Start Data lines
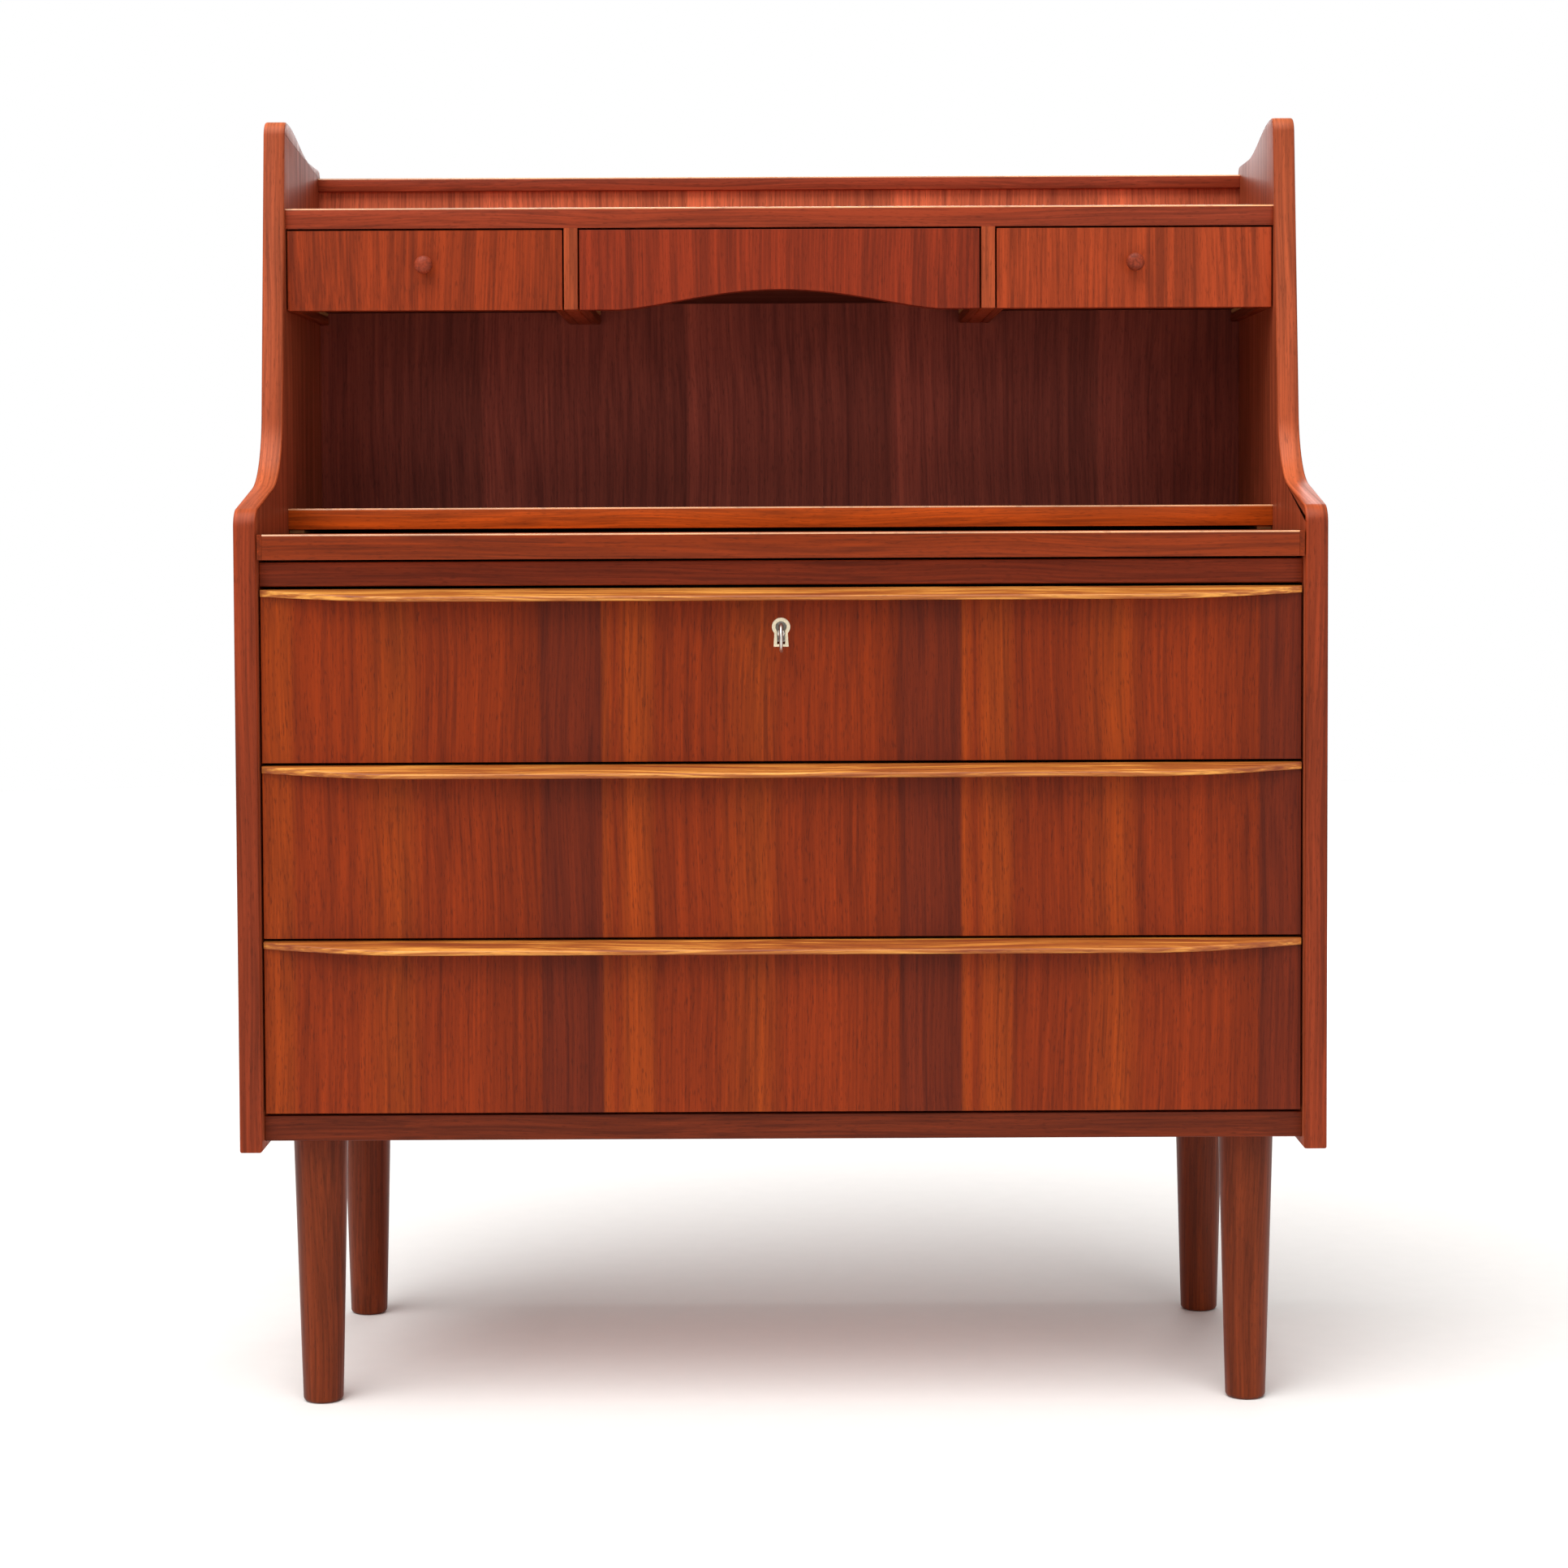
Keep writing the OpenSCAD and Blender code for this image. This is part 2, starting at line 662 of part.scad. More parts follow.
// Section of the lip at a share s of its full reach: [ahead of the front, above its top]
function lip_section(s) =
    let (reach = 1.5 + (lip_reach - 1.5) * s, fall = lip_fall * s,
         low = -lip_end_h - (lip_mid_h - lip_end_h) * s, nose = 0.4 + 1.2 * s,
         under = reach - 2 * nose)
    [[-front_t, 0], [-front_t, -lip_end_h], [0, -lip_end_h],
     [under * 0.4, -lip_end_h - 0.3 * s], [under * 0.75, (low - lip_end_h) / 2 - 0.4 * s],
     [under, low], [reach - nose * 0.5, low + nose * 0.3], [reach, low + nose],
     [reach, -fall - nose * 0.8], [reach - nose * 0.8, -fall], [reach * 0.5, -fall * 0.42], [0, 0]];
// Share of the full reach at x: easing in from each end over the taper
lip_least = 0.03;
function lip_share(x) =
    let (t = max(0, min(1, (front_x - abs(x)) / lip_taper)))
    lip_least + (1 - lip_least) * (1 - pow(1 - t, 1.7));
lip_steps = 10;
lip_stations = concat(
    [for (i = [0 : lip_steps]) -front_x + lip_taper * i / lip_steps],
    [for (i = [0 : lip_steps]) front_x - lip_taper * (1 - i / lip_steps)]);

module lip_solid(z) {
    rings = [for (x = lip_stations) [for (p = lip_section(lip_share(x)))
        [x, front_y + front_setback - p[0], z + front_h + p[1]]]];
    n = len(rings[0]);
    m = len(rings);
    polyhedron(
        points = [for (ring = rings) each ring],
        faces = concat(
            [[for (k = [0 : n - 1]) k]],
            [for (i = [0 : m - 2], k = [0 : n - 1])
                [i * n + k, (i + 1) * n + k, (i + 1) * n + (k + 1) % n]],
            [for (i = [0 : m - 2], k = [0 : n - 1])
                [i * n + k, (i + 1) * n + (k + 1) % n, i * n + (k + 1) % n]],
            [[for (k = [n - 1 : -1 : 0]) (m - 1) * n + k]]));
}

module drawer_lip(row) color(TEAK_EDGE)
    difference() {
        lip_solid(row_z(row));
        if (row == "top")
            board([-bolt_w / 2 - 0.5, bolt_w / 2 + 0.5], [bolt_d[0] - 0.5, bolt_d[1] + 0.5],
                [row_z(row) + panel_h - 1, row_z(row) + front_h + 1]);
    }

module drawer_sides(row) color(BEECH) {
    z = row_z(row);
    both_sides()
        difference() {
            board([box_x - side_t, box_x], [box_d - side_tongue, box_rear],
                [z + side_rise, z + side_rise + side_h]);
            board([inner_x - runner_t - 1, box_x + 1], [box_d, box_rear + 1],
                [runner_z(row) - runner_h / 2 - runner_play,
                 runner_z(row) + runner_h / 2 + runner_play]);
            board([0, base_x + base_play], [box_d - side_tongue - 1, box_rear + 1],
                [z + base_z - base_play, z + base_z + drawer_bottom_t + base_play]);
        }
}

module drawer_back(row) color(BEECH) {
    z = row_z(row);
    board([-box_x + side_t, box_x - side_t], [box_rear - side_t, box_rear],
        [z + base_z + drawer_bottom_t, z + side_rise + side_h - back_below_sides]);
}

module drawer_base(row) color(PLYWOOD) {
    z = row_z(row);
    board([-base_x, base_x], [box_d - bottom_groove + base_play, box_rear],
        [z + base_z, z + base_z + drawer_bottom_t]);
}

// ---- Lock, key and bolt, in the top drawer ----

module lock_escutcheon() color(BRASS)
    difference() {
        along_depth([front_setback - escutcheon_proud,
            front_setback - escutcheon_proud + escutcheon_t], key_z) keyhole_outer();
        along_depth([front_setback - 2, front_setback + 4], key_z) keyhole_inner();
    }

module lock_case() color(STEEL)
    difference() {
        union() {
            board([-lock_w / 2, lock_w / 2], [lock_d, box_d], [lock_bottom, lock_top]);
            board([-lock_w / 2 - lock_flange, lock_w / 2 + lock_flange],
                [box_d - lock_wall + fit, box_d], [lock_bottom, lock_top]);
        }
        board([-lock_w / 2 + lock_wall, lock_w / 2 - lock_wall],
            [lock_d + lock_wall, box_d - lock_wall],
            [lock_bottom + lock_wall, lock_top - lock_wall]);
        board([-bolt_w / 2 - bolt_play, bolt_w / 2 + bolt_play],
            [bolt_d[0] - bolt_play, bolt_d[1] + bolt_play], [lock_top - 5, lock_top + 1]);
        along_depth([lock_d - 1, lock_d + lock_wall + 1], key_z) keyhole_inner();
        lock_screw_set(fit);
    }

module lock_screws() color(BRASS) lock_screw_set();

bolt_foot = key_z + bolt_above_key;
module lock_bolt() color(BRASS) {
    board([-bolt_w / 2, bolt_w / 2], bolt_d, [bolt_foot, row_z("top") + front_h - 0.5]);
    board([-bolt_w, bolt_w], bolt_d, [bolt_foot, bolt_foot + bolt_foot_h]);
}

// The key hangs slack, so its shaft runs down and forward from the lock
bit_r = 7;
bit_w = 1.8;
bit_from = [-2.4, 1.2];
collar_h = 3;
collar_before_bow = 5;
module key() color(STEEL)
    translate([0, front_y + pivot_d, key_z]) rotate([key_droop, 0, 0]) {
        rotate([90, 0, 0]) translate([0, 0, -bit_from[1]])
            cylinder(r = key_r, h = bit_from[1] + bow_reach - bow_r);
        translate([-bit_w / 2, bit_from[0], -bit_r]) cube([bit_w, bit_from[1] - bit_from[0], bit_r]);
        translate([0, -bow_reach, 0]) rotate([0, 90, 0])
            rotate_extrude() translate([bow_r, 0]) circle(bow_wire);
        rotate([90, 0, 0]) translate([0, 0, bow_reach - bow_r - collar_before_bow])
            cylinder(r = key_r + 1, h = collar_h);
    }

// ---- Small drawers ----

small_front_h = small_bay_h - small_gap - 0.3;
small_box_z = strip_h + touch;
box_below_front = 6;
small_box_h = small_front_h - small_box_z - box_below_front;
small_groove = 3;
small_tongue = 6;
function small_base_z(bay) = small_z + (bay == "centre" ? arch_rise + 1 : small_box_z + 3);
knob_z = small_z + small_front_h * 0.56;
function knob_x(side) = let (b = bay_x("right")) side * (b[0] + b[1]) / 2;
tenon_r = 3.5;
tenon_len = 11;

// The arch: a long crown that eases into the straight lower edge at each end
module arch_cut(z) {
    steps = 24;
    translate([0, front_y + small_d + small_front_t + 1, z]) rotate([90, 0, 0])
        linear_extrude(small_front_t + 2)
            polygon(concat([[-arch_w / 2, -1]],
                [for (i = [0 : steps])
                    let (t = -1 + 2 * i / steps)
                    [t * arch_w / 2, arch_rise * pow(cos(90 * t), 1.35)]],
                [[arch_w / 2, -1]]));
}

module small_front(bay) color(TEAK)
    difference() {
        x = bay_x(bay);
        z = small_z;
        board([x[0] + small_gap, x[1] - small_gap], [small_d, small_d + small_front_t],
            [z, z + small_front_h]);
        for (wall = [x[0] + small_gap, x[1] - small_gap - small_side_t])
            board([wall - fit, wall + small_side_t + fit],
                [small_d + small_front_t - small_tongue, small_d + small_front_t + past],
                [z + small_box_z - fit, z + small_box_z + small_box_h + fit]);
        board([x[0] + small_gap + small_side_t - small_groove, x[1] - small_gap - small_side_t
            + small_groove], [small_d + small_front_t - small_groove - base_play,
            small_d + small_front_t + 1],
            [small_base_z(bay) - base_play, small_base_z(bay) + small_bottom_t + base_play]);
        if (bay == "centre")
            arch_cut(z);
        else
            rod_d(tenon_r, knob_x(bay == "left" ? -1 : 1),
                [small_d - past, small_d + tenon_len + past], knob_z);
    }

// Two sides and the back
module small_box(bay) color(BEECH) {
    x = bay_x(bay);
    z = [small_z + small_box_z, small_z + small_box_z + small_box_h];
    base = small_base_z(bay);
    groove = [base - base_play, base + small_bottom_t + base_play];
    difference() {
        for (wall = [x[0] + small_gap, x[1] - small_gap - small_side_t])
            board([wall, wall + small_side_t],
                [small_d + small_front_t - small_tongue + fit, small_rear], z);
        board([x[0] + small_gap + small_side_t - small_groove - base_play,
            x[1] - small_gap - small_side_t + small_groove + base_play],
            [small_d, small_rear + 1], groove);
    }
    board([x[0] + small_gap + small_side_t + fit, x[1] - small_gap - small_side_t - fit],
        [small_rear - small_side_t, small_rear], [base + small_bottom_t, z[1] - 4]);
}

module small_base(bay) color(PLYWOOD) {
    x = bay_x(bay);
    inset = small_gap + small_side_t - small_groove + base_play;
    board([x[0] + inset, x[1] - inset], [small_d + small_front_t - small_groove, small_rear],
        [small_base_z(bay), small_base_z(bay) + small_bottom_t]);
}

neck_share = 0.55;
neck_h = 4;
dome_share = 0.72;

// Turned knob with a neck, a rounded head and a tenon in the front
module knob(side) color(TEAK_EDGE)
    translate([knob_x(side), front_y + small_d, knob_z]) rotate([90, 0, 0]) {
        r = knob_dia / 2;
        neck = r * neck_share;
        dome = knob_reach * dome_share;
        rotate_extrude()
            polygon(concat(
                [[0, -tenon_len], [tenon_r - fit, -tenon_len], [tenon_r - fit, 0], [neck, 0],
                 [neck, neck_h]],
                [for (a = [-60 : 15 : 0]) [neck + (r - neck) * cos(a), dome + neck_h * sin(a)]],
                [for (a = [15 : 15 : 90]) [r * cos(a), dome + (knob_reach - dome) * sin(a)]]));
    }
module knob_left() knob(-1);
module knob_right() knob(1);

// ---- Which pieces are drawn ----

gable_left();
gable_right();
bottom_panel();
bottom_edging();
compartment_shelf();
compartment_edging();
top_shelf();
top_shelf_edging();
back_panel_lower();
back_panel_upper();
back_top_rail();
divider_left();
divider_right();
slide_rail_front();
slide_guides();
drawer_runners();
small_drawer_runners();
carcass_dowels();
carcass_screws();
lock_strike();
leg_front_left();
leg_front_right();
leg_rear_left();
leg_rear_right();
leg_fixings();
slide_panel();
slide_front_edging();
slide_end_edgings();
slide_stops();
lock_escutcheon();
lock_case();
lock_screws();
lock_bolt();
key();
knob_left();
knob_right();
drawer_front("top");  // drawer_top_front
drawer_front("middle");  // drawer_middle_front
drawer_front("bottom");  // drawer_bottom_front
drawer_lip("top");  // drawer_top_lip
drawer_lip("middle");  // drawer_middle_lip
drawer_lip("bottom");  // drawer_bottom_lip
drawer_sides("top");  // drawer_top_sides
drawer_sides("middle");  // drawer_middle_sides
drawer_sides("bottom");  // drawer_bottom_sides
drawer_back("top");  // drawer_top_back
drawer_back("middle");  // drawer_middle_back
drawer_back("bottom");  // drawer_bottom_back
drawer_base("top");  // drawer_top_base
drawer_base("middle");  // drawer_middle_base
drawer_base("bottom");  // drawer_bottom_base
small_front("left");  // small_drawer_left_front
small_front("centre");  // small_drawer_centre_front
small_front("right");  // small_drawer_right_front
small_box("left");  // small_drawer_left_box
small_box("centre");  // small_drawer_centre_box
small_box("right");  // small_drawer_right_box
small_base("left");  // small_drawer_left_base
small_base("centre");  // small_drawer_centre_base
small_base("right");  // small_drawer_right_base
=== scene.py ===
"""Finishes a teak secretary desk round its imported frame: eased boards, turned legs, shaped lips."""

import json
import math

import bmesh
import bpy
from mathutils import Matrix, Vector

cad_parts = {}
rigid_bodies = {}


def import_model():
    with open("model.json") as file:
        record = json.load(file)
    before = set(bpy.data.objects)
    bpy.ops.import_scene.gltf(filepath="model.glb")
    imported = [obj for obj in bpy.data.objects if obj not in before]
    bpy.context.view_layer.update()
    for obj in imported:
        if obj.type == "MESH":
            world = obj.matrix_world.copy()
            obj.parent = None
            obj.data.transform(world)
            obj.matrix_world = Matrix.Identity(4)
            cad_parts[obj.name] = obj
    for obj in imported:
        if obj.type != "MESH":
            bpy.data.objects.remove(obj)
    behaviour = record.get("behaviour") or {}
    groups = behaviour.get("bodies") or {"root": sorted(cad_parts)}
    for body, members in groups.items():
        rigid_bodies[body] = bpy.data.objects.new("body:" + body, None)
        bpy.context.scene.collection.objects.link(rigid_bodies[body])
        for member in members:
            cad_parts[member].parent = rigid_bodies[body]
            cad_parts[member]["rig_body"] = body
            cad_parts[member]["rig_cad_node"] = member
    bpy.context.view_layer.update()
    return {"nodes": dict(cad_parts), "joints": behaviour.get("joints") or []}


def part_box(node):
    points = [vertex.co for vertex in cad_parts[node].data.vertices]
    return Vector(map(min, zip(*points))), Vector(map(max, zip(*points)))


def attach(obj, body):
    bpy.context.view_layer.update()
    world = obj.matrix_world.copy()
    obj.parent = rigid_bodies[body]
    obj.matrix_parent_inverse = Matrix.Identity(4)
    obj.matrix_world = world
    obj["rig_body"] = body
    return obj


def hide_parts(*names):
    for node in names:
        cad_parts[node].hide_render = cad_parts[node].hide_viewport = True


bl_info = {
    "name": "Secretary Desk",
    "version": (1, 0, 0),
    "blender": (4, 5, 0),
    "location": "View3D > Sidebar > Desk",
    "description": "Finishes a teak secretary desk round its packed frame",
    "category": "Object",
}

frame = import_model()
NODES = frame["nodes"]
MM = 0.001
ROWS = ("top", "middle", "bottom")
BAYS = ("left", "centre", "right")
SIDES = ("left", "right")


def linear(colour):
    """An sRGB hex colour as linear red, green, blue and alpha."""
    parts = [int(colour[i : i + 2], 16) / 255 for i in (1, 3, 5)]
    return tuple(
        c / 12.92 if c <= 0.04045 else ((c + 0.055) / 1.055) ** 2.4 for c in parts
    ) + (1.0,)


# ---- Settings ----


def length(title, note, value):
    """A length property in metres."""
    return bpy.props.FloatProperty(
        name=title, description=note, default=value, min=0.0, unit="LENGTH", precision=4
    )


def tone(title, note, value):
    """A colour property whose default is an sRGB hex value."""
    return bpy.props.FloatVectorProperty(
        name=title, description=note, default=linear(value), size=4, min=0.0, max=1.0, subtype="COLOR"
    )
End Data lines
**Instructions to follow**
Beginning at the first line above, repeat exactly until the line containing "[for (i = [0 : lip_steps]) front_x", which is included.

**Exercise response**
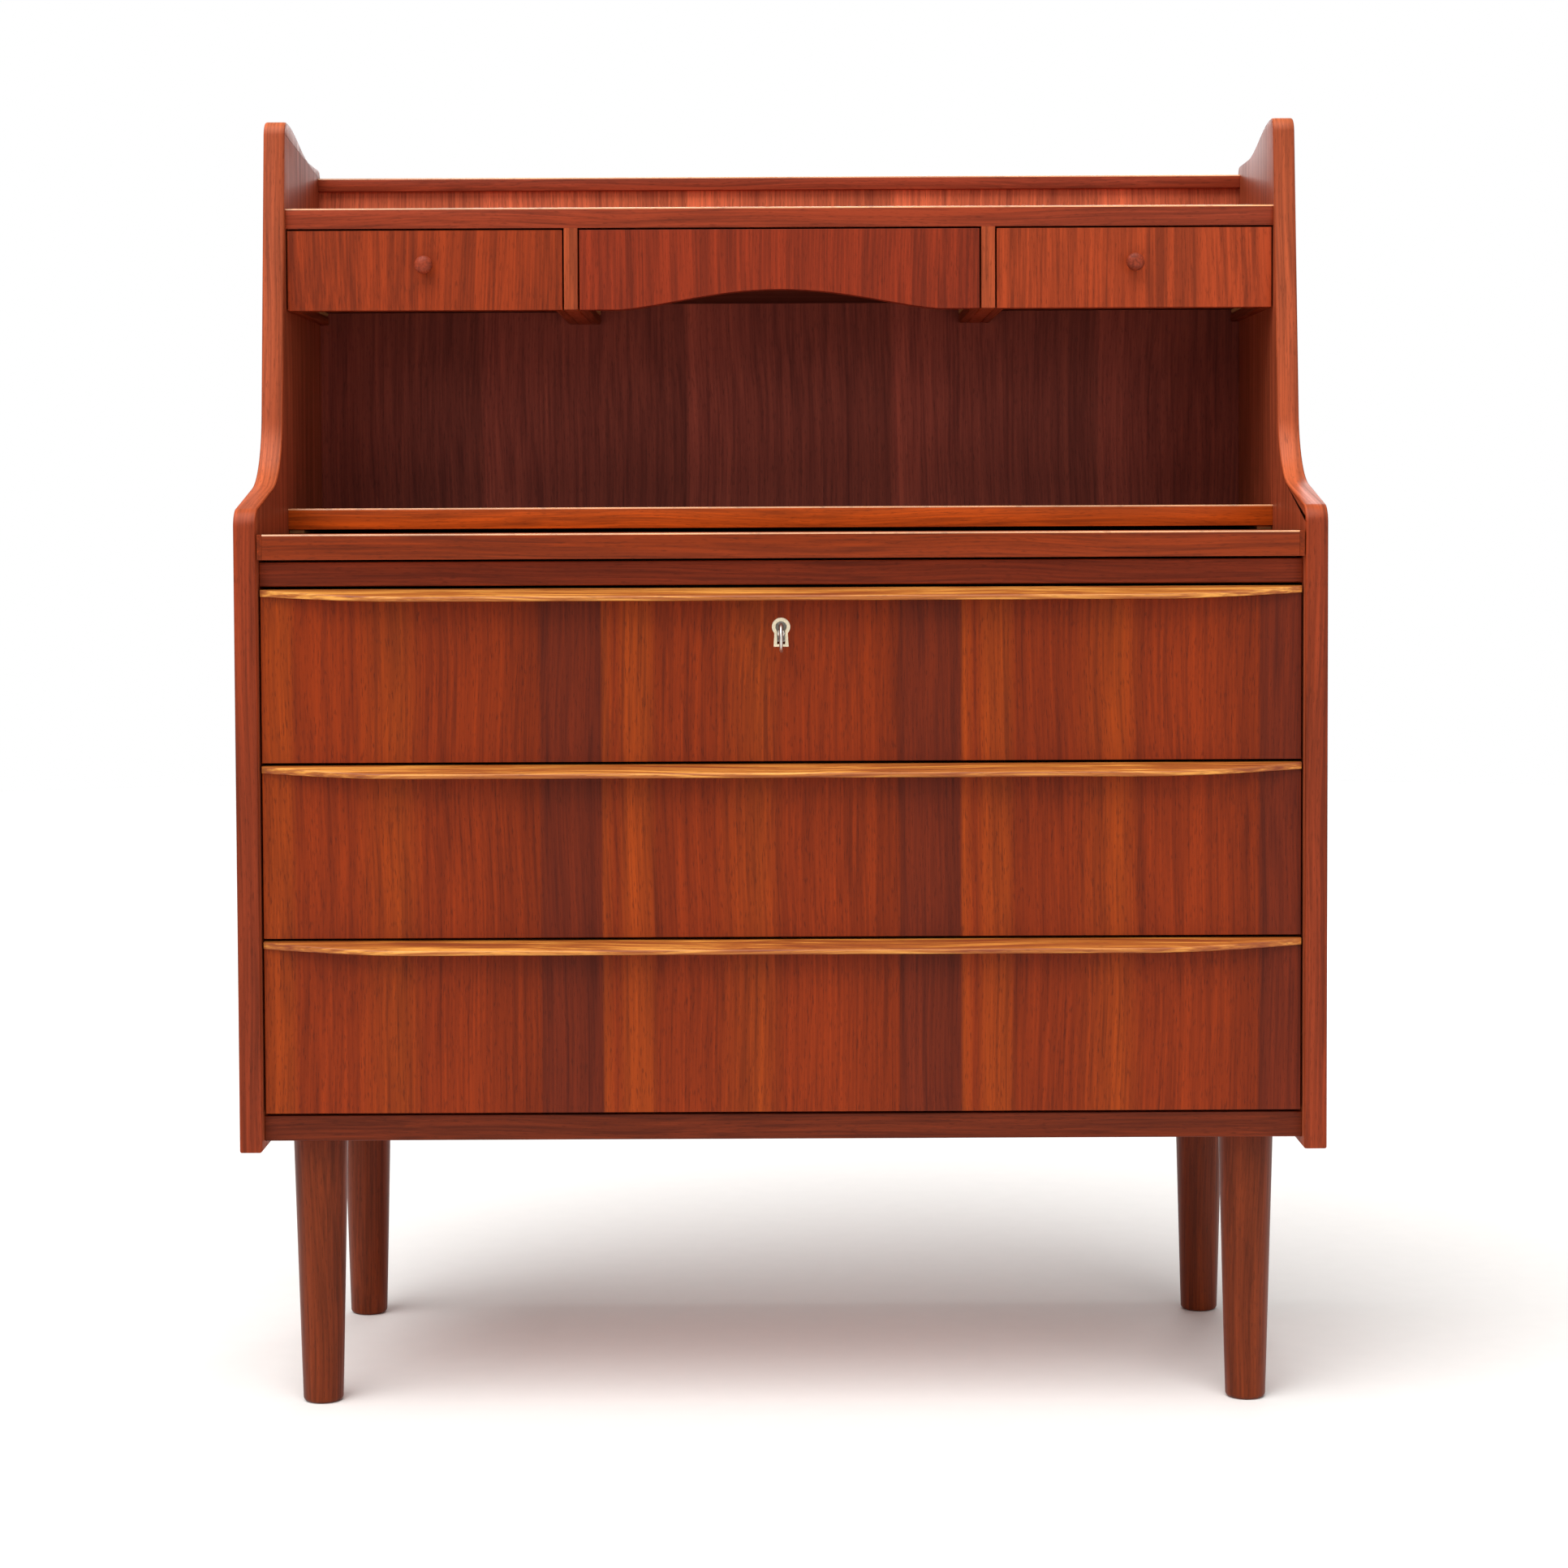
Keep writing the OpenSCAD and Blender code for this image. This is part 2, starting at line 662 of part.scad. More parts follow.
// Section of the lip at a share s of its full reach: [ahead of the front, above its top]
function lip_section(s) =
    let (reach = 1.5 + (lip_reach - 1.5) * s, fall = lip_fall * s,
         low = -lip_end_h - (lip_mid_h - lip_end_h) * s, nose = 0.4 + 1.2 * s,
         under = reach - 2 * nose)
    [[-front_t, 0], [-front_t, -lip_end_h], [0, -lip_end_h],
     [under * 0.4, -lip_end_h - 0.3 * s], [under * 0.75, (low - lip_end_h) / 2 - 0.4 * s],
     [under, low], [reach - nose * 0.5, low + nose * 0.3], [reach, low + nose],
     [reach, -fall - nose * 0.8], [reach - nose * 0.8, -fall], [reach * 0.5, -fall * 0.42], [0, 0]];
// Share of the full reach at x: easing in from each end over the taper
lip_least = 0.03;
function lip_share(x) =
    let (t = max(0, min(1, (front_x - abs(x)) / lip_taper)))
    lip_least + (1 - lip_least) * (1 - pow(1 - t, 1.7));
lip_steps = 10;
lip_stations = concat(
    [for (i = [0 : lip_steps]) -front_x + lip_taper * i / lip_steps],
    [for (i = [0 : lip_steps]) front_x - lip_taper * (1 - i / lip_steps)]);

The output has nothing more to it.